Ask HN: Will I fail as an Engineering Manager?

8 points by banon 2 years ago

I am about to start a new role as a Senior Software Engineering Manager at a unicorn.

I have about 5 years experience working as a manager and senior manager at a big tech company, but not in engineering. I've other, non-engineering experience outside of that - I'm nearly 40.

I have just 2-3 years engineering experience, at small startups over the last few years, mostly as an IC, but also some management.

I've (somehow) managed to land a job as a Senior Engineering Manager at a unicorn. I'll be managing a team of 8-10 engineers, from leads to juniors. I won't be coding.

I'm confident in my people management, project management, networking etc skills and I love software engineering, but I'm worried my lack of engineering experience is going to hold me back and I'll fail in this new role.

What do you think? Do you have any experiences like this or being managed by someone like this and what they struggled with? Advice on books / blogs etc I can read to try and get up to speed would also be great.

parkingrift 2 years ago

I don’t know if you’ll be able to command or receive respect with such limited engineering experience. I think you may also struggle to convey technical details to non technical stakeholders. Finally, it will be your responsibility to make sure the engineers have proper training and mentorship to improve as engineers.

If you can win respect and loyalty you can probably lean on your senior devs for all these things, but I certainly wouldn’t take respect and loyalty as a given. If it were me personally I would consider this a risky career move.

GianFabien 2 years ago

As a manager you should not be making technical decisions. The most knowledgeable and experienced technical staff should be making those decisions. From your description you have the basic technical knowledge to ask intelligent questions; to guide your staff to consensus and cooperation.

I have seen several situations with managers making technical decisions based on outdated knowledge / experience and it ended very badly. With projects failing and the best staff leaving.

In my experience, the best managers protect their team from outside interference, distraction and conflicting directions. Thus ensuring that they stay focused and are able to do their best work possible.

  • sdevonoes 2 years ago

    > The most knowledgeable and experienced technical staff should be making those decisions.

    Aren't such individuals the engineer managers themselves, though? Usually, engineer managers have years of experience doing engineering, while the team they are in charge of, is composed of juniors and seniors who have less years of experience than the manager.

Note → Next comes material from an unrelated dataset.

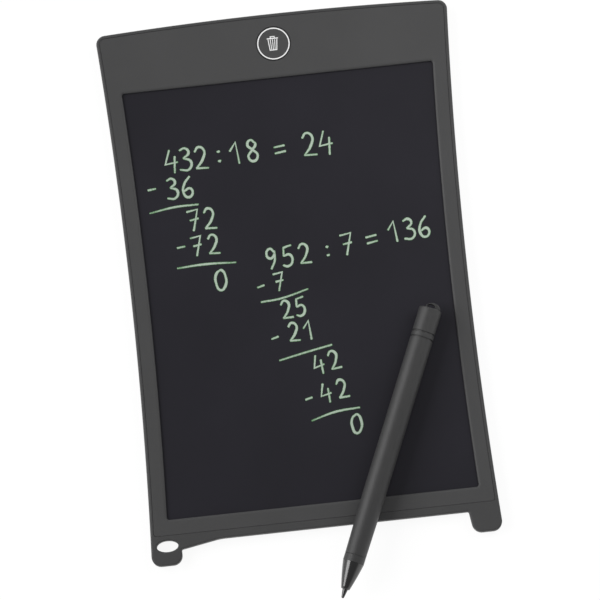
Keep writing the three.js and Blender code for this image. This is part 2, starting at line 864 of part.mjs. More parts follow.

    • isbvhodnvemrwvn 2 years ago

      Why would you take your best engineers and then give them a completely unrelated job which is going to be a huge time sink? It's something that is done, but should it?

synicalx 2 years ago

I'd think of it this way - you've passed the interview process, AND you'll have a whole team of software experts with you the whole way. The company has assessed you and decided you're good enough for the role, and you've got the right people working with you to make it successful. Sounds like you've got a solid set of leadership experience as well.

Realistically as an engineering manager you should not be doing any coding yourself. Having a little background in it definitely helps even just in conversations with your team, and it sounds like you've got that covered.

Good luck with the new gig, I'm sure you'll do fine!

faangiq 2 years ago

Honestly the bar is very low for managers in this industry. If you’re remotely intelligent you’ll do fine and/or fail upward.

muh_gradle 2 years ago

Not necessarily. I've seen managers that don't have a software engineering background succeed managing teams and even whole engineering departments and products. It will help though if you develop a close relationship with the tech lead(s) to help make up for technical deficiencies. Trust them to make technical decisions that are best for the team.

sibeliuss 2 years ago

It's much more about the people than the engineering! (As long as you can follow general engineering threads and intuitively pick up when someone might be in the weeds on a project, etc. The finer details don't matter.)

andymoe 2 years ago

Trust your management skills and your people and you will be fine.